Game: NCAA tournament South Region second round
Location: Wells Fargo Arena, Des Moines, Iowa
Tip-off: 7:45 p.m. (CBS)
Records: Ninth-seeded UConn 25-10, top-seeded Kansas 31-4
Last game: UConn beat eighth-seeded Colorado, 74-67, Thursday in first round; Kansas defeated No. 16 Austin Peay, 105-79, Thursday in first round
Probable starters: UConn, 6-2 grad. guard Sterling Gibbs (12 pts), 6-4 r-jr. guard Rodney Purvis (12.7 pts), 6-7 so. forward Daniel Hamilton (12.6 pts, 8.9 rebs, 4.7 assists), 6-7 grad. forward Shonn Miller (12.6 pts, 5.3 rebs), 6-10 sr. center Phil Nolan (1.7 pts, 1.5 rebs)

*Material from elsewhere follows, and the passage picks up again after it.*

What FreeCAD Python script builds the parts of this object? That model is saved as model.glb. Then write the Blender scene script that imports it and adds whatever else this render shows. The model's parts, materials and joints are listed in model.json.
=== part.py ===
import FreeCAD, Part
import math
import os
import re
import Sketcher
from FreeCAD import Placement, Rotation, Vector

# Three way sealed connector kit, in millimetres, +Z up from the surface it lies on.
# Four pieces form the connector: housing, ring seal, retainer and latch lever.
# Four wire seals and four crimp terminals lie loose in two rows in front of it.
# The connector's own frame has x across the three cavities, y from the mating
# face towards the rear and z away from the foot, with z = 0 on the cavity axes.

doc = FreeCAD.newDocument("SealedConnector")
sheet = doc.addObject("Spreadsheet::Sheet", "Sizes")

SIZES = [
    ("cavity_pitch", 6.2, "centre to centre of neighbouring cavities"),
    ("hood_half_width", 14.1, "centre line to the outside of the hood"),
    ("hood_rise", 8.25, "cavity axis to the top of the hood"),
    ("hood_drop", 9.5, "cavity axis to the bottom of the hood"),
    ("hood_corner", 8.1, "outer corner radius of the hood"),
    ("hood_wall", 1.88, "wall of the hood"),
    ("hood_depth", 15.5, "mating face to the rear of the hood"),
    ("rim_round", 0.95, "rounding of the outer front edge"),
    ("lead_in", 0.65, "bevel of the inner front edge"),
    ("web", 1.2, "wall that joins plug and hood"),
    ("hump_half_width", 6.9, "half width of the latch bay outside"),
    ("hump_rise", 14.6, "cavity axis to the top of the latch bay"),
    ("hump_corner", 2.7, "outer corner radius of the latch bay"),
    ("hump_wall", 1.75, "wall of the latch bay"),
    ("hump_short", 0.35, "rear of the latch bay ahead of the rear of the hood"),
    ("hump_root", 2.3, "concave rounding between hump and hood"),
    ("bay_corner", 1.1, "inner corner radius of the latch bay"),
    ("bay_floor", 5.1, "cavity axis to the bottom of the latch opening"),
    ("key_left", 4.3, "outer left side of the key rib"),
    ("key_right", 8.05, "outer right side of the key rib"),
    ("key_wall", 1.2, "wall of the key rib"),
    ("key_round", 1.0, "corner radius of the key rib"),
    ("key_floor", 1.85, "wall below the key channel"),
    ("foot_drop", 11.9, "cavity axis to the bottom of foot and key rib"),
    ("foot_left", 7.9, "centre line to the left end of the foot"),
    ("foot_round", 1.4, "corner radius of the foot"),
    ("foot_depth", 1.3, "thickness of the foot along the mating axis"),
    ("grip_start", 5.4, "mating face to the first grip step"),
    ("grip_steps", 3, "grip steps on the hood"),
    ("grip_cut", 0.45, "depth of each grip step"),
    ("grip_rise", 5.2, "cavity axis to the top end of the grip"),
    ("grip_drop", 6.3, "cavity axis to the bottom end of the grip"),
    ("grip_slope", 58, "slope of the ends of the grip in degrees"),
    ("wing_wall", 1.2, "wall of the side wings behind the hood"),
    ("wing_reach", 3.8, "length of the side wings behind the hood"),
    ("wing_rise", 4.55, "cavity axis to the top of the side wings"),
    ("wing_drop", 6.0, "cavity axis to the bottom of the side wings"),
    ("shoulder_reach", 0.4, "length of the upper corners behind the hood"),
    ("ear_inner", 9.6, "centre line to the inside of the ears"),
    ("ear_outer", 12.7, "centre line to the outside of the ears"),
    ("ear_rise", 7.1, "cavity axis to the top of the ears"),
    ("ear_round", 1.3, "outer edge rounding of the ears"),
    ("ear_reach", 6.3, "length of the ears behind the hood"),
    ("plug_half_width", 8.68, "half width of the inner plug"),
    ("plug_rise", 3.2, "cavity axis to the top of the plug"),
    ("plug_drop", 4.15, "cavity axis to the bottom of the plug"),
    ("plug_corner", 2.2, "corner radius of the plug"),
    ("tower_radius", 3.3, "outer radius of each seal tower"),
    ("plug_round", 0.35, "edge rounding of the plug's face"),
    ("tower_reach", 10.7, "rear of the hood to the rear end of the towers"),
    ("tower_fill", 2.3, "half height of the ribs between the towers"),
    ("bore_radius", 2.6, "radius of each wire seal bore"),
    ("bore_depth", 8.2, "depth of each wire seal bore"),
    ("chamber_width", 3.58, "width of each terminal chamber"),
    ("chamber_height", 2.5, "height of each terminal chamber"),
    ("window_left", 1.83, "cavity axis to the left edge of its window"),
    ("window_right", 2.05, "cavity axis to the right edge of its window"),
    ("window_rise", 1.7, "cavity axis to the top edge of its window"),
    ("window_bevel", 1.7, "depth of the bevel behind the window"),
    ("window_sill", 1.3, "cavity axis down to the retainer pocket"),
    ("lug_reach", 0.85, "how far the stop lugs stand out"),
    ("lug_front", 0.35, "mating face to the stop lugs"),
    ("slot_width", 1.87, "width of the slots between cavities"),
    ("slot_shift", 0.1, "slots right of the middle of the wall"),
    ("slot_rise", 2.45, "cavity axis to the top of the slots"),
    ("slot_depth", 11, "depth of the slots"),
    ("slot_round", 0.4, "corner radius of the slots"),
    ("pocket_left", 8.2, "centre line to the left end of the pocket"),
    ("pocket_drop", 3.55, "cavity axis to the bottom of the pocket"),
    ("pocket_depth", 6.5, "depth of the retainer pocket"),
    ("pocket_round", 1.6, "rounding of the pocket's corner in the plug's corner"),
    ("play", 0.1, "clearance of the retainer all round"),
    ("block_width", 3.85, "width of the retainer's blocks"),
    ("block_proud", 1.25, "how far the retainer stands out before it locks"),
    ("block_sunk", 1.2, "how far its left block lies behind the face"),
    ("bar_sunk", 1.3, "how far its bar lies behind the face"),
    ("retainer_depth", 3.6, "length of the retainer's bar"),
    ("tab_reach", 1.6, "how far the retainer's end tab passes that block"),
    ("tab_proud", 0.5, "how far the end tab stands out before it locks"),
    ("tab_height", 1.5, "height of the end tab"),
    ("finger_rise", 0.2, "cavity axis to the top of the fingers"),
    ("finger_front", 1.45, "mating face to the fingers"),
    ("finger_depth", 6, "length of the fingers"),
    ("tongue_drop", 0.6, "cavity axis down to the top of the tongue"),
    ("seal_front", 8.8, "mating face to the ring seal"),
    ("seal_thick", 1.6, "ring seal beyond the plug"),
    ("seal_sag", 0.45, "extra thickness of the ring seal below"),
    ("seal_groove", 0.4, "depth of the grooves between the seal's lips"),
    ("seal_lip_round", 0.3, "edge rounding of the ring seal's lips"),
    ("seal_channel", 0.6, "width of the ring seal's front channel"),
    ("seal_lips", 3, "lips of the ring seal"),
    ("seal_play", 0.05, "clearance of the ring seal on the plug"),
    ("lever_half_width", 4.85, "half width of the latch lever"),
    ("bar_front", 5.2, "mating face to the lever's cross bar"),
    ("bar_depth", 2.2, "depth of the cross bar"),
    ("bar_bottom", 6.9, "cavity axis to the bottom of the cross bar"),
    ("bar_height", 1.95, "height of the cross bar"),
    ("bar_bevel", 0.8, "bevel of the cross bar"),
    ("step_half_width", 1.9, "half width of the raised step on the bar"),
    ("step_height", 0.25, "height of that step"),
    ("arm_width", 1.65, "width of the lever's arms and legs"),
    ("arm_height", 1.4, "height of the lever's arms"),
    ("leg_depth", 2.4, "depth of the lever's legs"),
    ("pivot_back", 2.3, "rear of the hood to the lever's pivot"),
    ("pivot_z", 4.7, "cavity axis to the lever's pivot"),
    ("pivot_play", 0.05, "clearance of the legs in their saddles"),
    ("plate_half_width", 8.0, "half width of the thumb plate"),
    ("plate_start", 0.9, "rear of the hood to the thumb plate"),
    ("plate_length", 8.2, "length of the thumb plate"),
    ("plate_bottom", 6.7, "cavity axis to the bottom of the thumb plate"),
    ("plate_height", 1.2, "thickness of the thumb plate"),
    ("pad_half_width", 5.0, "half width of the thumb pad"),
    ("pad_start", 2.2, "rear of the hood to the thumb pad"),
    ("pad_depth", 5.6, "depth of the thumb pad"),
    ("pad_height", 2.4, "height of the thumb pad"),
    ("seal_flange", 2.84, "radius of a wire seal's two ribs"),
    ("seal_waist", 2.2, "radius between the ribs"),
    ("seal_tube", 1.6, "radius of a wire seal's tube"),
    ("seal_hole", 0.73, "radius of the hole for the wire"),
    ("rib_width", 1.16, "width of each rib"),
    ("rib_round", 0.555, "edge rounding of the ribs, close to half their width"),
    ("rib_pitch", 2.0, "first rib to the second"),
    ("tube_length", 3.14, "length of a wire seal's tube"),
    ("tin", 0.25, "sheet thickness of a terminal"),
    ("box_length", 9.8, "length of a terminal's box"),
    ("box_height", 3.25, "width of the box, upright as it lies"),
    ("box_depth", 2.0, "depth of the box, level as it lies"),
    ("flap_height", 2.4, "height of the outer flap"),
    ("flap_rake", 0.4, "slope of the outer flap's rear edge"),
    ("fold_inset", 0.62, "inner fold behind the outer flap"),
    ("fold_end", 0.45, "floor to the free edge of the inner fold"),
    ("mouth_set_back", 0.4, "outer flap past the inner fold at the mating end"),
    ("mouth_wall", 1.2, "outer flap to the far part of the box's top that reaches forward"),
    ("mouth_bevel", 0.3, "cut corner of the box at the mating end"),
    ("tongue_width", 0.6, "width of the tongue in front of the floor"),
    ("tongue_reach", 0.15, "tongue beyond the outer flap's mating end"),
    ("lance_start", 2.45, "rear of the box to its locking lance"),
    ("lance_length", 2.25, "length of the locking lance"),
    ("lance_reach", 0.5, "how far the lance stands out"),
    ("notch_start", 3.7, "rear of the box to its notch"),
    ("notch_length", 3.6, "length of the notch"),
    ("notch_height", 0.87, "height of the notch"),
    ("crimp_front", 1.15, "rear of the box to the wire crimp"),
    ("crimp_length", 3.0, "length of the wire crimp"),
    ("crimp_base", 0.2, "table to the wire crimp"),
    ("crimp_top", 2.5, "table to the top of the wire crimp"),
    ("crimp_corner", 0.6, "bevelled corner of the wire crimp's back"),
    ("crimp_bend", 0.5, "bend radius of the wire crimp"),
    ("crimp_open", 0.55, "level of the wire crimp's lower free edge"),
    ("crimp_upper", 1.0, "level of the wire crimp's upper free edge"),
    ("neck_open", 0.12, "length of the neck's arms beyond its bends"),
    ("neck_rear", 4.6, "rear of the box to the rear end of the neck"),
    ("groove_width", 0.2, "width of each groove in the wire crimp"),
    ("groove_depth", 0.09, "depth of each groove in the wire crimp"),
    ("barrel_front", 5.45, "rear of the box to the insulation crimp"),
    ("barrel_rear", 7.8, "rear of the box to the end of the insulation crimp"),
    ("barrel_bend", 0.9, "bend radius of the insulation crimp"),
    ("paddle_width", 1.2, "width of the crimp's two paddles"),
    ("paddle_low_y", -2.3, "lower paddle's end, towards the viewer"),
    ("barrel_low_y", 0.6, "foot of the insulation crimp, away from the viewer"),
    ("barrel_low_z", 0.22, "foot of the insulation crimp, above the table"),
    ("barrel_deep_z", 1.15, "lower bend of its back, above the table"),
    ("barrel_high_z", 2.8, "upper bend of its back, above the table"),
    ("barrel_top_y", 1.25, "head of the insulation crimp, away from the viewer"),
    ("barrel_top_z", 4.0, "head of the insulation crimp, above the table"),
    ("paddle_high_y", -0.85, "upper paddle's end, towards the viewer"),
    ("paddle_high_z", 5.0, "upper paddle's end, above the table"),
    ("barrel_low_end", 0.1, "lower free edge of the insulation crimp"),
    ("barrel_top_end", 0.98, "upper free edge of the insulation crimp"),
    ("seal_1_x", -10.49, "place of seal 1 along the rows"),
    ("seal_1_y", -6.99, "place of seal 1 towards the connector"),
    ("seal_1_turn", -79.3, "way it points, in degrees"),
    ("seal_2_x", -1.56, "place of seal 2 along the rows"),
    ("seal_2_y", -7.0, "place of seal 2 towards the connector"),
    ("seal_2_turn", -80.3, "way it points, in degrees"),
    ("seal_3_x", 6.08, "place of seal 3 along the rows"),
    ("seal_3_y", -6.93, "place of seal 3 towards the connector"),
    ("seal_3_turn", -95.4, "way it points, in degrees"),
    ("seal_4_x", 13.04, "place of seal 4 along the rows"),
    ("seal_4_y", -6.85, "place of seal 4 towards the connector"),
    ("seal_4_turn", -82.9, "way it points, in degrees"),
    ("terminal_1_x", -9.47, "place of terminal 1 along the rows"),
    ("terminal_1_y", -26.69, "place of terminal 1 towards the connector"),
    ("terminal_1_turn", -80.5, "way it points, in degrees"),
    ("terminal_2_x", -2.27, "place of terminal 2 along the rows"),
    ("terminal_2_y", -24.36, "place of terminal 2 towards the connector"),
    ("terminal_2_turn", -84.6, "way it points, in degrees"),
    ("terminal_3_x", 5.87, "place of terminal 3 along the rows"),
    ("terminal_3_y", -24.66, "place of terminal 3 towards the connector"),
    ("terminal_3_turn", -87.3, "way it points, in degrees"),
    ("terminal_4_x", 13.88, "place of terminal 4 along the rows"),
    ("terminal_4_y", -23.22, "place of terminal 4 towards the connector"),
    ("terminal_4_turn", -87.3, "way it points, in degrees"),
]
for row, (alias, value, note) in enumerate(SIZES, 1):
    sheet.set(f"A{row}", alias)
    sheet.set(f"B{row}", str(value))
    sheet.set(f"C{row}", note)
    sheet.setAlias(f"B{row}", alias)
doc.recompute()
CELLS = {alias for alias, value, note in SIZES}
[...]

Kansas, 5-11 jr. guard Frank Mason III (13 pts, 4.7 assists), 6-2 so. guard Devonte' Graham (11.4 pts, 3.9 assists, 6-5 jr. guard Wayne Selden Jr. (13.3 pts), 6-8 sr. forward Perry Ellis (16.8 pts, 5.8 rebs), 6-10 jr. forward Landen Lucas (5.5 pts, 6.3 rebs)
Noteworthy: Kansas top overall No. 1 seed in field. Ranked first in AP poll. ... UConn 3-5 vs. top seeds in NCAA history, winning the last two – 79-78 over Duke in 2004 national semifinal and 63-53 over Florida in 2014 national semifinal. ... Series: UConn trails, 2-0, losing 73-65 in Hartford in 1997 and 88-59 in Kansas City in 1995. ... Jayhawks riding 15-game winning streak, 10 against teams in NCAA field. Huskies won 5 straight. ... Player to watch: Ellis, an All-Big 12 first team pick. ... Top reserve: 6-8 so. guard Svi Mykhailiuk (5.7 pts). ... Kansas 1st in Big 12 in scoring margin (+13.8), 3-pt FG percentage (42.6), FG percentage defense (39.8). ... Coach Ollie 7-0 in NCAA play. ... Jayhawks made NCAA tournament 27 straight years. ... Huskies 32-5 in first two rounds in past 20 NCAA trips. ... Common foes: Texas – Kansas won 75-67 and 86-56, UConn won on the road, 71-66. ... Hot: UConn sinking 88.4 percent (76-for-86) from line in last 4 games. Cold: Miller fouled out in 2 of last 4 games. ... Huskies 1-3 vs. ranked foes this season. ... Up next: Winner advances to regional semifinal Thursday in Louisville.